» What the task asks:
Restate the entries below word for word, omitting nothing.

» Records contained in a dataset:
++++++

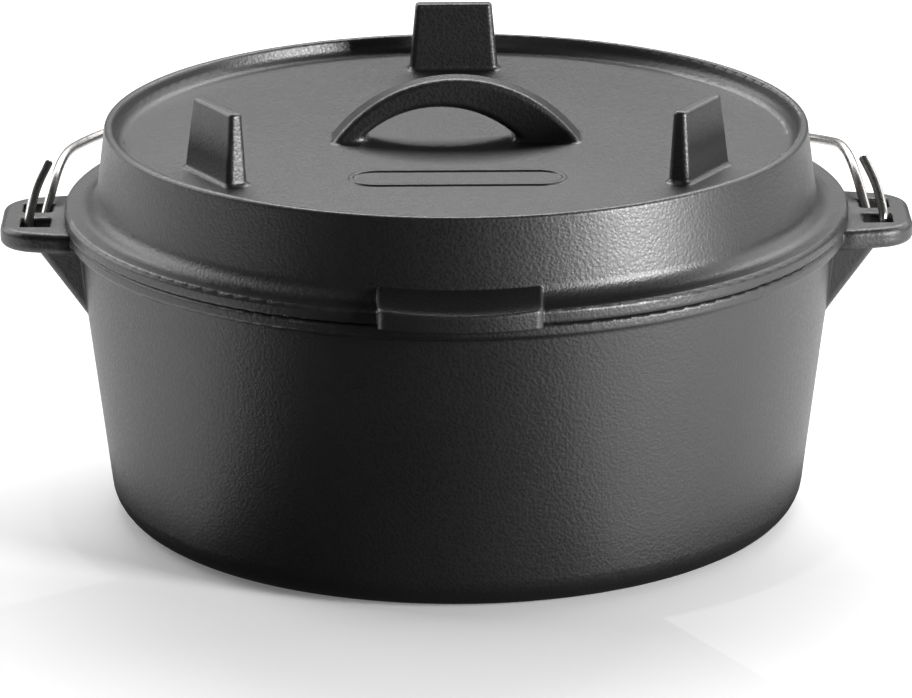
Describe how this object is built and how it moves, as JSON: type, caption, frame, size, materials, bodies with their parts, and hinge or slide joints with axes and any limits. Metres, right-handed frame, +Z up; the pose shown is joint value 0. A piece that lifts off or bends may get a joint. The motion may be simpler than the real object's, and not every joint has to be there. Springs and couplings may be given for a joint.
{
  "type": "dutch oven",
  "caption": "Round cast iron dutch oven with a footed lid that also serves as a shallow pan, an arched lid handle, side ears and a swinging wire bail.",
  "frame": {"origin": "centre of the pot's flat base, on the surface it stands on", "axes": "+Z up along the pot's axis, +X through one ear, -Y towards the lid's lifting tab (the front)"},
  "size_m": [0.3322, 0.3021, 0.1642],
  "materials": {
    "cast_iron": "seasoned, satin black with a fine sand-cast grain",
    "cast_iron_lid": "seasoned, satin black with a fine sand-cast grain",
    "bail_wire": "bright drawn steel wire"
  },
  "bodies": {
    "pot_body": {"pot": "cast_iron"},
    "lid_body": {"lid": "cast_iron_lid"},
    "bail_body": {"bail": "bail_wire"}
  },
  "joints": [
    {"name": "lid_lift", "type": "slide", "parent": "pot_body", "child": "lid_body", "axis": [0, 0, 1], "range_m": [0, 0.2]},
    {"name": "bail_swing", "type": "hinge", "parent": "pot_body", "child": "bail_body", "pos_m": [0, 0, 0.10625], "axis": [1, 0, 0], "range_deg": [0, 84]}
  ]
}
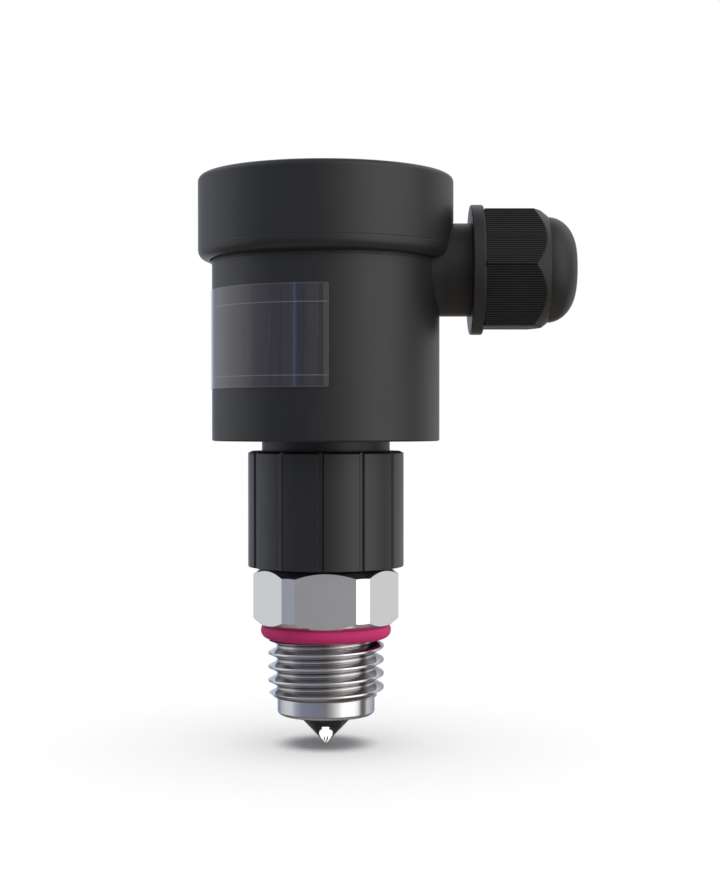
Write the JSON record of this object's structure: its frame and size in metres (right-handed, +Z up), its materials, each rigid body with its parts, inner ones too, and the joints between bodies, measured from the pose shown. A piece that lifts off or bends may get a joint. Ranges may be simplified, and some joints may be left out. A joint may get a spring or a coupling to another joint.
{
  "type": "optical level switch",
  "caption": "Optical point level switch: plastic head with cap and cable gland, fluted union nut, steel hexagon and threaded process end with a conical prism tip.",
  "frame": {"origin": "on the main axis, in the middle of the process thread", "axes": "+Z up the main axis, from the prism tip to the lid; +X along the cable gland, outwards"},
  "size_m": [0.0679, 0.046, 0.1023],
  "materials": {
    "stainless": "turned",
    "spring_steel": "satin",
    "raspberry_rubber": "satin",
    "black_rubber": "matte",
    "prism": "polished",
    "housing_black": "fine moulded grain",
    "lid_black": "fine moulded grain",
    "nut_black": "satin",
    "gland_black": "satin",
    "plate_dark": "glossy film",
    "carrier_black": "matte",
    "lamp_clear": "clear",
    "receiver_dark": "smoked",
    "board_green": "solder resist",
    "chip_black": "moulded",
    "lead_grey": "matte",
    "white_plastic": "satin",
    "brass": "turned",
    "zinc_screws": "zinc plated",
    "relay_blue": "moulded",
    "module_black": "moulded",
    "capacitor_sleeve": "shrunk sleeve",
    "terminal_green": "moulded",
    "washer_white": "slippery"
  },
  "bodies": {
    "process_connection": {"process_fitting": "stainless", "process_o_ring": "raspberry_rubber", "prism_tip": "prism", "prism_seal_ring": "black_rubber", "prism_retainer": "brass", "optic_carrier": "carrier_black", "infrared_emitter": "lamp_clear", "light_receiver": "receiver_dark", "sensor_board": "board_green", "sensor_chip": "chip_black", "signal_lead": "lead_grey", "lead_plug": "white_plastic", "lead_bushing": "black_rubber", "neck_seal_ring": "black_rubber", "thread_dust_ring": "black_rubber"},
    "housing": {"housing_base": "housing_black", "neck_retaining_ring": "spring_steel", "rating_plate": "plate_dark", "gland_body": "gland_black", "gland_washer": "black_rubber", "gland_lock_nut": "gland_black", "main_board": "board_green", "board_standoffs": "brass", "board_screws": "zinc_screws", "lead_socket": "white_plastic", "relay": "relay_blue", "power_module": "module_black", "buffer_capacitor": "capacitor_sleeve", "terminal_block": "terminal_green", "terminal_screws": "zinc_screws"},
    "lid_body": {"lid": "lid_black", "lid_gasket": "black_rubber"},
    "union_slide": {"slip_washer": "washer_white"},
    "union_nut_body": {"union_nut": "nut_black"},
    "gland_slide": {"gland_seal": "black_rubber"},
    "gland_nut_body": {"gland_nut": "gland_black"}
  },
  "joints": [
    {"name": "housing_swivel", "type": "hinge", "parent": "process_connection", "child": "housing", "pos_m": [0, 0, 0.035], "axis": [0, 0, 1], "range_deg": [-165, 165]},
    {"name": "lid_lift", "type": "slide", "parent": "housing", "child": "lid_body", "axis": [0, 0, 1], "range_m": [0, 0.018]},
    {"name": "union_lift", "type": "slide", "parent": "process_connection", "child": "union_slide", "axis": [0, 0, 1], "range_m": [0, 0.0015]},
    {"name": "union_turn", "type": "hinge", "parent": "union_slide", "child": "union_nut_body", "pos_m": [0, 0, 0.0285], "axis": [0, 0, 1], "range_deg": [0, 360]},
    {"name": "gland_shift", "type": "slide", "parent": "housing", "child": "gland_slide", "axis": [1, 0, 0], "range_m": [0, 0.003]},
    {"name": "gland_turn", "type": "hinge", "parent": "gland_slide", "child": "gland_nut_body", "pos_m": [0.037, 0, 0.0717], "axis": [1, 0, 0], "range_deg": [0, 720]}
  ],
  "couplings": [
    {"joint": "union_lift", "follows": "union_turn", "m_per_rad": 0.0002387},
    {"joint": "gland_shift", "follows": "gland_turn", "m_per_rad": 0.0002387}
  ]
}
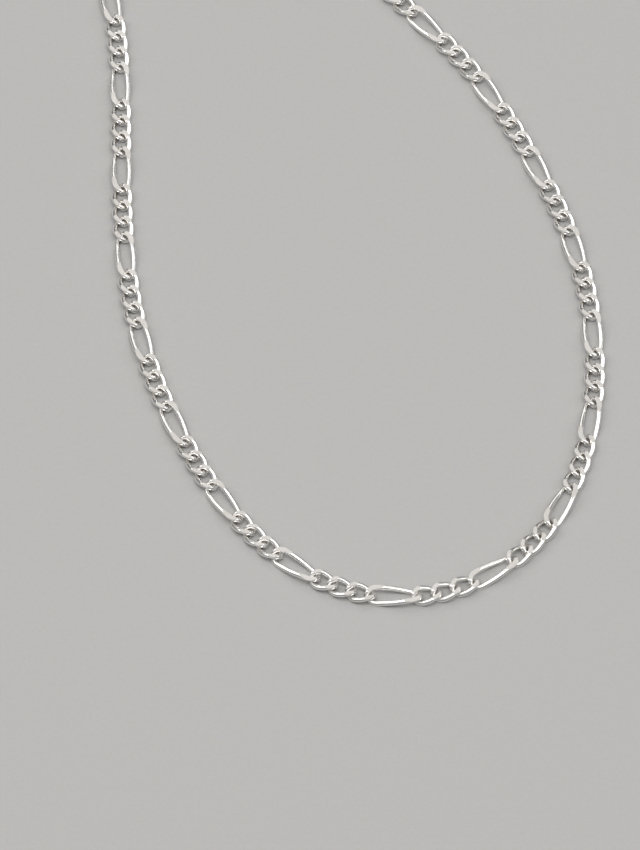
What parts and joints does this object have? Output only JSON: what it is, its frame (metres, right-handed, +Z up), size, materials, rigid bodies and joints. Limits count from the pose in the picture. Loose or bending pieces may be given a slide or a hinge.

++++++

» Final answer:
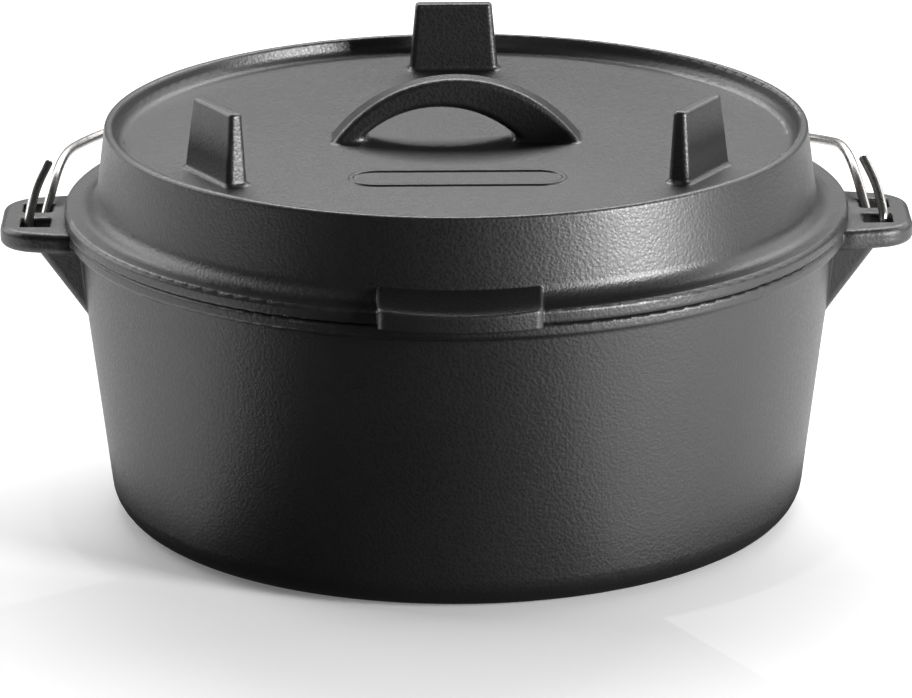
Describe how this object is built and how it moves, as JSON: type, caption, frame, size, materials, bodies with their parts, and hinge or slide joints with axes and any limits. Metres, right-handed frame, +Z up; the pose shown is joint value 0. A piece that lifts off or bends may get a joint. The motion may be simpler than the real object's, and not every joint has to be there. Springs and couplings may be given for a joint.
{
  "type": "dutch oven",
  "caption": "Round cast iron dutch oven with a footed lid that also serves as a shallow pan, an arched lid handle, side ears and a swinging wire bail.",
  "frame": {"origin": "centre of the pot's flat base, on the surface it stands on", "axes": "+Z up along the pot's axis, +X through one ear, -Y towards the lid's lifting tab (the front)"},
  "size_m": [0.3322, 0.3021, 0.1642],
  "materials": {
    "cast_iron": "seasoned, satin black with a fine sand-cast grain",
    "cast_iron_lid": "seasoned, satin black with a fine sand-cast grain",
    "bail_wire": "bright drawn steel wire"
  },
  "bodies": {
    "pot_body": {"pot": "cast_iron"},
    "lid_body": {"lid": "cast_iron_lid"},
    "bail_body": {"bail": "bail_wire"}
  },
  "joints": [
    {"name": "lid_lift", "type": "slide", "parent": "pot_body", "child": "lid_body", "axis": [0, 0, 1], "range_m": [0, 0.2]},
    {"name": "bail_swing", "type": "hinge", "parent": "pot_body", "child": "bail_body", "pos_m": [0, 0, 0.10625], "axis": [1, 0, 0], "range_deg": [0, 84]}
  ]
}
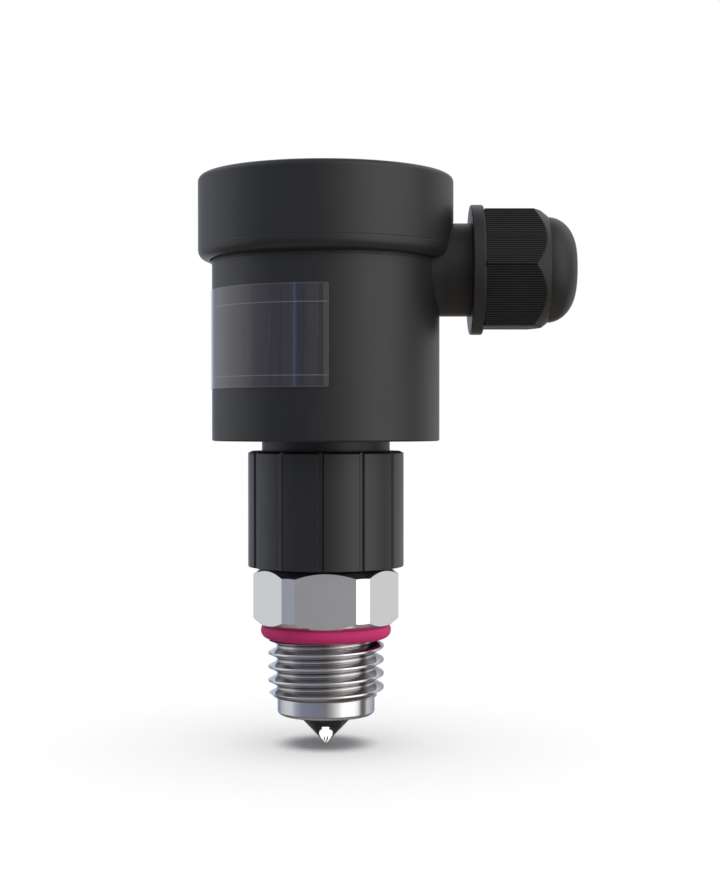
Write the JSON record of this object's structure: its frame and size in metres (right-handed, +Z up), its materials, each rigid body with its parts, inner ones too, and the joints between bodies, measured from the pose shown. A piece that lifts off or bends may get a joint. Ranges may be simplified, and some joints may be left out. A joint may get a spring or a coupling to another joint.
{
  "type": "optical level switch",
  "caption": "Optical point level switch: plastic head with cap and cable gland, fluted union nut, steel hexagon and threaded process end with a conical prism tip.",
  "frame": {"origin": "on the main axis, in the middle of the process thread", "axes": "+Z up the main axis, from the prism tip to the lid; +X along the cable gland, outwards"},
  "size_m": [0.0679, 0.046, 0.1023],
  "materials": {
    "stainless": "turned",
    "spring_steel": "satin",
    "raspberry_rubber": "satin",
    "black_rubber": "matte",
    "prism": "polished",
    "housing_black": "fine moulded grain",
    "lid_black": "fine moulded grain",
    "nut_black": "satin",
    "gland_black": "satin",
    "plate_dark": "glossy film",
    "carrier_black": "matte",
    "lamp_clear": "clear",
    "receiver_dark": "smoked",
    "board_green": "solder resist",
    "chip_black": "moulded",
    "lead_grey": "matte",
    "white_plastic": "satin",
    "brass": "turned",
    "zinc_screws": "zinc plated",
    "relay_blue": "moulded",
    "module_black": "moulded",
    "capacitor_sleeve": "shrunk sleeve",
    "terminal_green": "moulded",
    "washer_white": "slippery"
  },
  "bodies": {
    "process_connection": {"process_fitting": "stainless", "process_o_ring": "raspberry_rubber", "prism_tip": "prism", "prism_seal_ring": "black_rubber", "prism_retainer": "brass", "optic_carrier": "carrier_black", "infrared_emitter": "lamp_clear", "light_receiver": "receiver_dark", "sensor_board": "board_green", "sensor_chip": "chip_black", "signal_lead": "lead_grey", "lead_plug": "white_plastic", "lead_bushing": "black_rubber", "neck_seal_ring": "black_rubber", "thread_dust_ring": "black_rubber"},
    "housing": {"housing_base": "housing_black", "neck_retaining_ring": "spring_steel", "rating_plate": "plate_dark", "gland_body": "gland_black", "gland_washer": "black_rubber", "gland_lock_nut": "gland_black", "main_board": "board_green", "board_standoffs": "brass", "board_screws": "zinc_screws", "lead_socket": "white_plastic", "relay": "relay_blue", "power_module": "module_black", "buffer_capacitor": "capacitor_sleeve", "terminal_block": "terminal_green", "terminal_screws": "zinc_screws"},
    "lid_body": {"lid": "lid_black", "lid_gasket": "black_rubber"},
    "union_slide": {"slip_washer": "washer_white"},
    "union_nut_body": {"union_nut": "nut_black"},
    "gland_slide": {"gland_seal": "black_rubber"},
    "gland_nut_body": {"gland_nut": "gland_black"}
  },
  "joints": [
    {"name": "housing_swivel", "type": "hinge", "parent": "process_connection", "child": "housing", "pos_m": [0, 0, 0.035], "axis": [0, 0, 1], "range_deg": [-165, 165]},
    {"name": "lid_lift", "type": "slide", "parent": "housing", "child": "lid_body", "axis": [0, 0, 1], "range_m": [0, 0.018]},
    {"name": "union_lift", "type": "slide", "parent": "process_connection", "child": "union_slide", "axis": [0, 0, 1], "range_m": [0, 0.0015]},
    {"name": "union_turn", "type": "hinge", "parent": "union_slide", "child": "union_nut_body", "pos_m": [0, 0, 0.0285], "axis": [0, 0, 1], "range_deg": [0, 360]},
    {"name": "gland_shift", "type": "slide", "parent": "housing", "child": "gland_slide", "axis": [1, 0, 0], "range_m": [0, 0.003]},
    {"name": "gland_turn", "type": "hinge", "parent": "gland_slide", "child": "gland_nut_body", "pos_m": [0.037, 0, 0.0717], "axis": [1, 0, 0], "range_deg": [0, 720]}
  ],
  "couplings": [
    {"joint": "union_lift", "follows": "union_turn", "m_per_rad": 0.0002387},
    {"joint": "gland_shift", "follows": "gland_turn", "m_per_rad": 0.0002387}
  ]
}
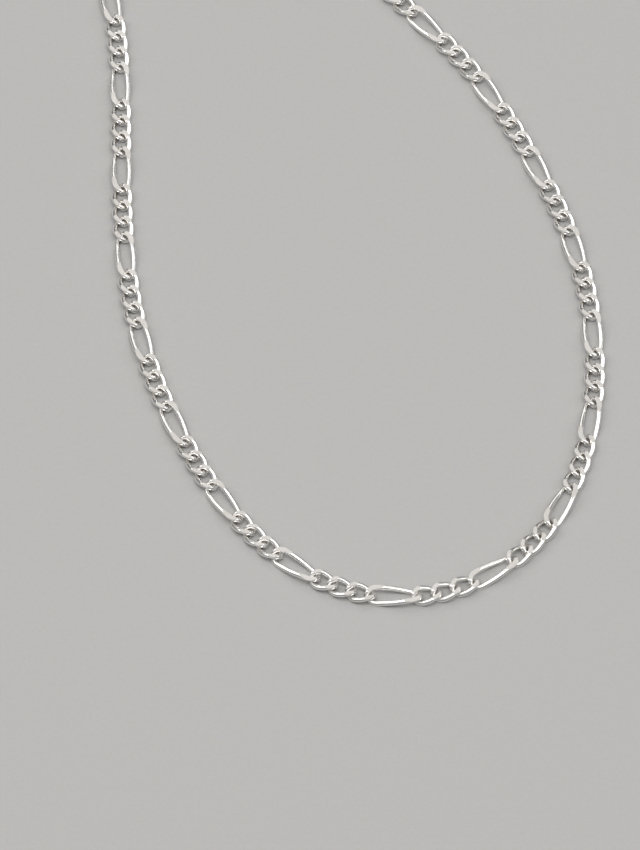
What parts and joints does this object have? Output only JSON: what it is, its frame (metres, right-handed, +Z up), size, materials, rigid bodies and joints. Limits count from the pose in the picture. Loose or bending pieces may be given a slide or a hinge.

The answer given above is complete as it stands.